Spanish breed of horse

The Galician or Galician Mountain Horse, Caballo de Pura Raza Gallega, Cabalo Galego do Monte, is a breed of small horse from Galicia, in north-western Spain. It is genetically very close to the Garrano breed of northern Portugal. It was in the past used as a war-horse and in agriculture; it is now raised principally for meat. The horses are bay or black.

== History ==

The most commonly accepted theory of the origin of the Gallego is that it, like other small breeds of the northern part of the Iberian peninsula, descends from small dark-coloured horses introduced by Celtic immigrants in the sixth century BC.

In the Middle Ages these horses were rented or exchanged for other horses at the border between Galicia and Castile, since the Galician was more sturdy and suitable for the rugged landscape of the country.

In the 1980s and 1990s there was concern that the introduction of stallions of other breeds, with better meat-producing qualities, was placing the original stock at risk. The Xunta de Galicia published a conservation plan for the breed in 1993. A breed association, the Asociación Pura Raza Cabalo Galego, was formed in 1997, and in 1998 the breed was officially recognised and a stud-book established.

The Galego is regulated and protected by the Galician government. It is distributed through much of Galicia and is present in the concellos of A Estrada, Cambados, Covelo, Poio, Pontevedra and Santa María de Oia in the province of Pontevedra; of Abegondo, Arzúa, Cambre, Cariño, Cerceda, Curtis, Ferrol, Irixoa, Lousame, Noia, Ortigueira and Porto do Son in the province of A Coruña; of Guitiriz, Muras, Ourol, Mondoñedo, Riotorto, Vilalba and Viveiro in the province of Lugo; and of Castro Caldelas, Coles and Lobios in the province of Ourense.

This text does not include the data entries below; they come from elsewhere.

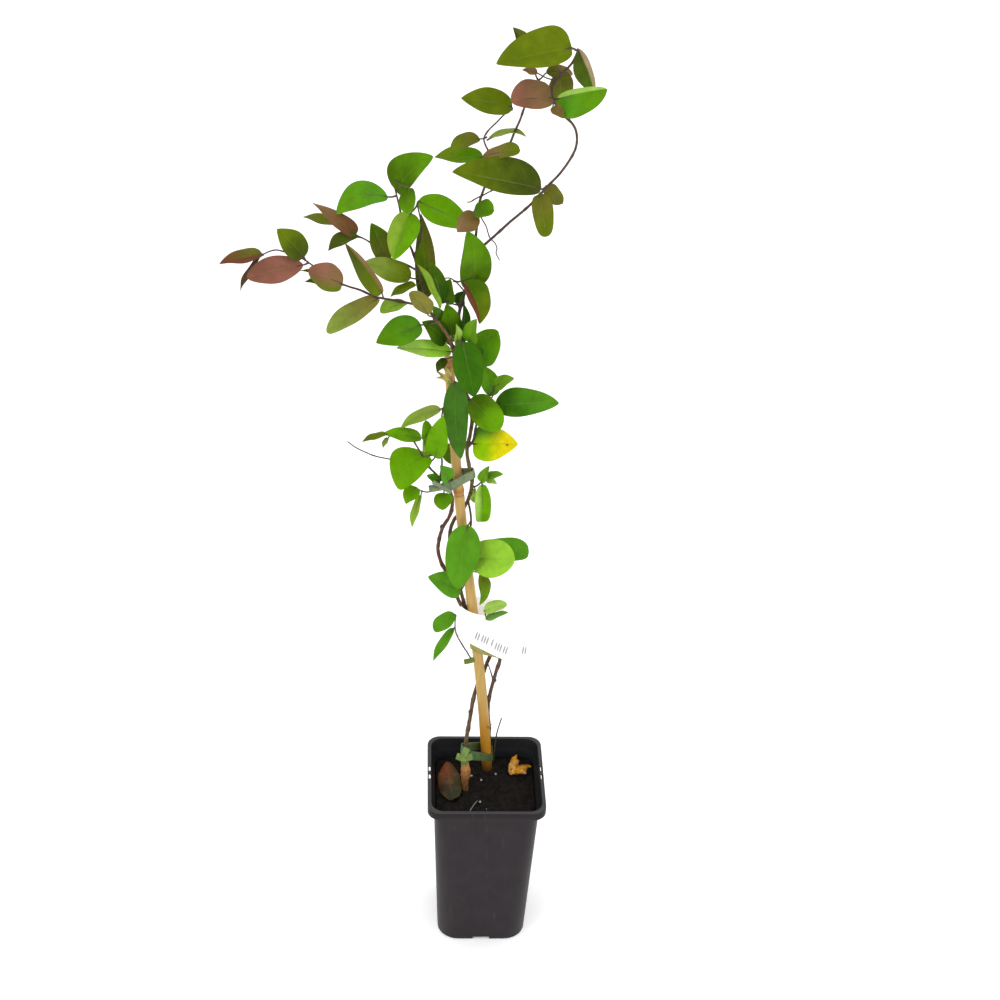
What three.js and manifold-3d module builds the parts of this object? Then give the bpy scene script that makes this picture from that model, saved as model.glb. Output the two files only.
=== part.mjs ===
// A climbing honeysuckle in a square nursery pot: the vine winds up a bamboo cane, held by tape ties.
// Millimetres, +Z up. The origin is the middle of the pot's base.

import * as THREE from 'three';
import Module from 'manifold-3d';
import { mergeVertices } from 'three/addons/utils/BufferGeometryUtils.js';

const wasm = await Module();
wasm.setup();

// Driving dimensions of the pot
const potHeight = 176;
const rimWidth = 110;
const bodyTopWidth = 98;
const baseWidth = 85;
const wall = 1.2;
const floorThickness = 2;
const lipWidth = 3.6;
const skirtHeight = 8.5;
const collarHeight = 12;
const rimCorner = 12;
const baseCorner = 20;
const drainWidth = 16;
const drainHeight = 3.5;
const drainDepth = 9;
const slotAcross = 2.1;
const slotLength = 6.5;
const slotSpacing = 11;
const slotInset = 1.75;

// Driving dimensions of what stands in the pot
const soilHeight = 157;
const soilBump = 1.2;
const caneRadius = 4.9;
const caneTopRadius = 3.7;
const caneDepthInSoil = 136;
const stemDepthInSoil = 30;
const stumpThick = 7.6;
const nodeSwell = 0.8;
const nodeHalf = 2.2;
const tapeWidth = 8.5;
const tapeThickness = 0.9;
const labelWidth = 32;
const labelThickness = 0.8;
const labelLoopAcross = 42;
const labelLoopDeep = 30;
const dryThickness = 0.9;
const strawRadius = 0.8;
const gap = 0.35;

// Driving dimensions of the foliage
const bladeThickness = 0.85;
const stalkHalf = 0.65;
const bladeStations = [0.05, 0.2, 0.42, 0.66, 0.87];
const narrowStations = [0.06, 0.27, 0.55, 0.84];
const narrowBlade = 22;
const stemStep = 15;
const wireStem = 2.1;

// The sight that a seen place is given in: 1000 steps across and down, from this eye, and a depth in mm behind the
// middle of the pot
const eye = new THREE.Vector3(-74, -1223, 1252);
const pitch = THREE.MathUtils.degToRad(32.13);
const yaw = THREE.MathUtils.degToRad(3.54);
const roll = THREE.MathUtils.degToRad(2.62);
const focal = 1700;
const sightMiddle = 500;

const ahead = new THREE.Vector3(
  Math.sin(yaw) * Math.cos(pitch),
  Math.cos(yaw) * Math.cos(pitch),
  -Math.sin(pitch),
);
const right = new THREE.Vector3(Math.cos(yaw), -Math.sin(yaw), 0).applyAxisAngle(ahead, -roll);
const above = new THREE.Vector3().crossVectors(right, ahead);

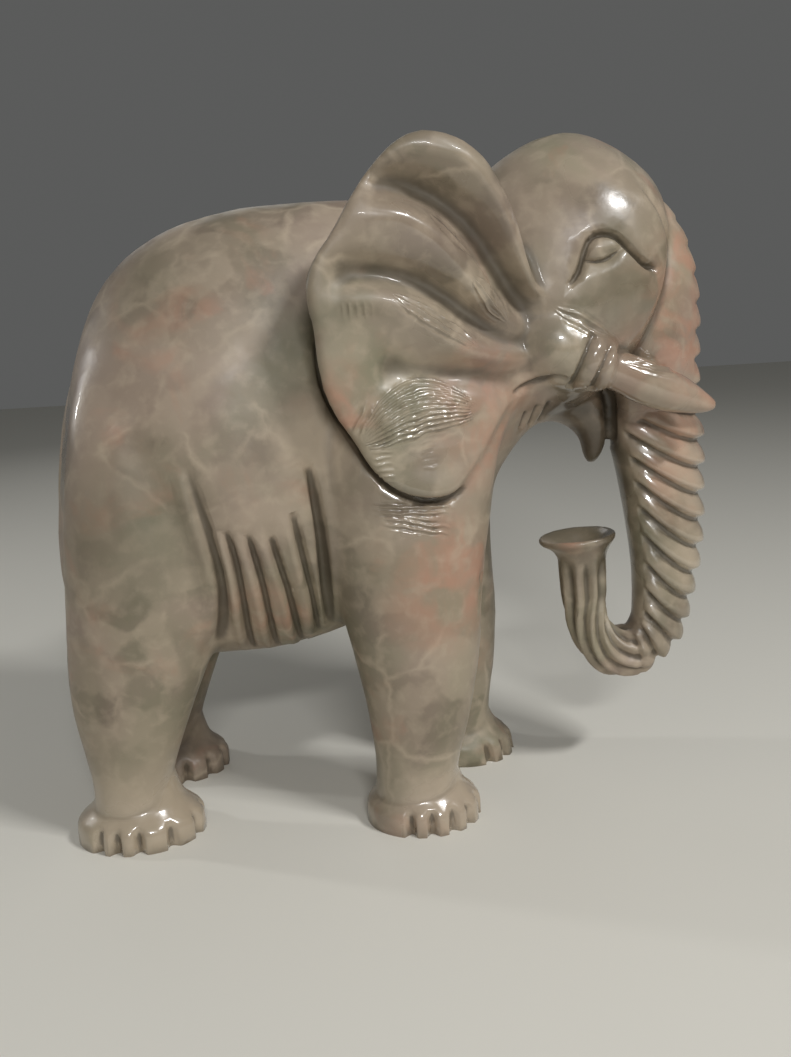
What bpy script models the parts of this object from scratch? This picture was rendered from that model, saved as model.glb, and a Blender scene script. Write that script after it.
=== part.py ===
"""Marble elephant figure, carved from one block and polished.

The animal looks along +X and stands on its soles at Z = 0.
All measures of the figure are shares of its height: they are written in units, of which
DRAWN_HEIGHT make the whole height, and FIGURE_HEIGHT alone sets the real size in metres.

A form that spans the figure is a row of rings. Each row gives two opposite points of a ring
as the side view shows them, (x, z, x, z), then the ring's half width and how far its middle
lies from where the form stands across.
"""

import math

import bmesh
import bpy
import numpy as np
from mathutils import Matrix

FIGURE_HEIGHT = 0.3075
DRAWN_HEIGHT = 307.5
UNIT = FIGURE_HEIGHT / DRAWN_HEIGHT

# How finely the stone is worked: spacing of the net, rounds of rubbing smooth, triangles
ROUGH_NET, ROUGH_RUBS = 2.4, 16
SHAPED_NET, SHAPED_RUBS = 1.7, 5
FINE_NET, FINE_RUBS = 1.3, 2
DETAILED_TRIANGLES = 40000
FINISHED_TRIANGLES = 9600

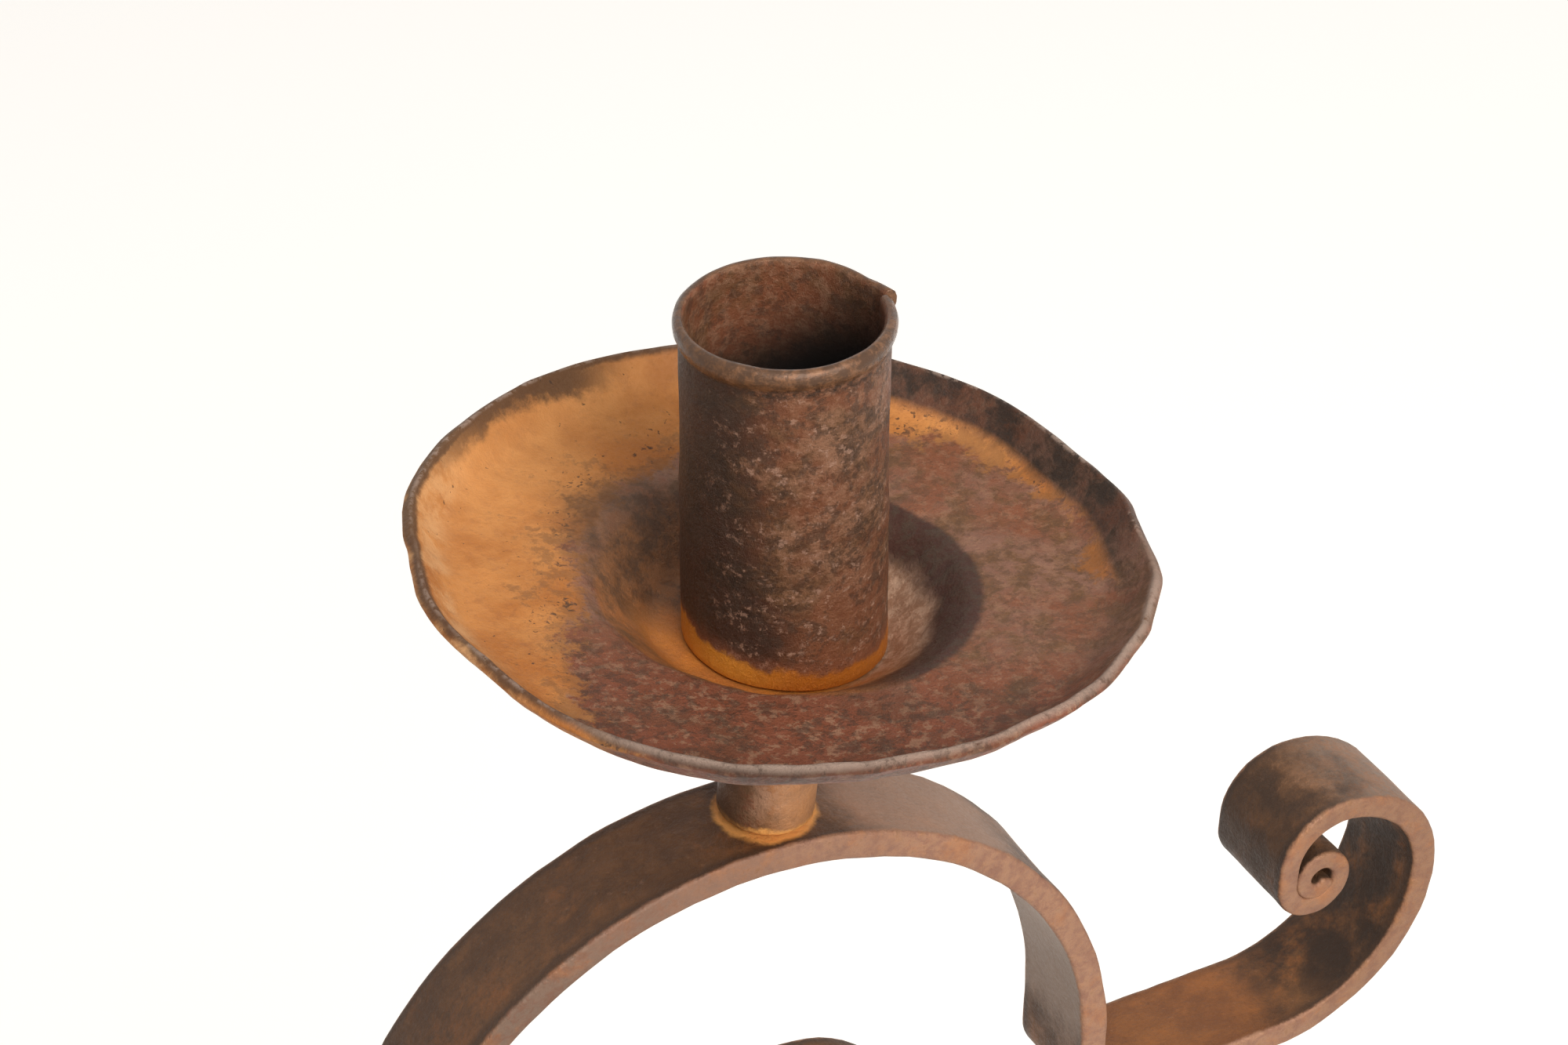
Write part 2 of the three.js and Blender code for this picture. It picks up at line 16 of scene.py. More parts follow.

A small number have been exported to Germany. In 2013 the total population was reported as 1623.

In 2015 it was listed by the Ministerio de Agricultura, Alimentación y Medio Ambiente, the Spanish ministry of agriculture, among the fourteen indigenous horse breeds in danger of extinction. Its conservation status was listed as 'endangered-maintained' by the Food and Agriculture Organization of the United Nations in 2007 and as 'at risk/endangered' in 2026.

== Use ==

The horses are usually managed extensively, in semi-feral conditions, on the mountains of Galicia. They may be used for riding or slaughtered for meat; the hair of the mane and tail is used to make brushes.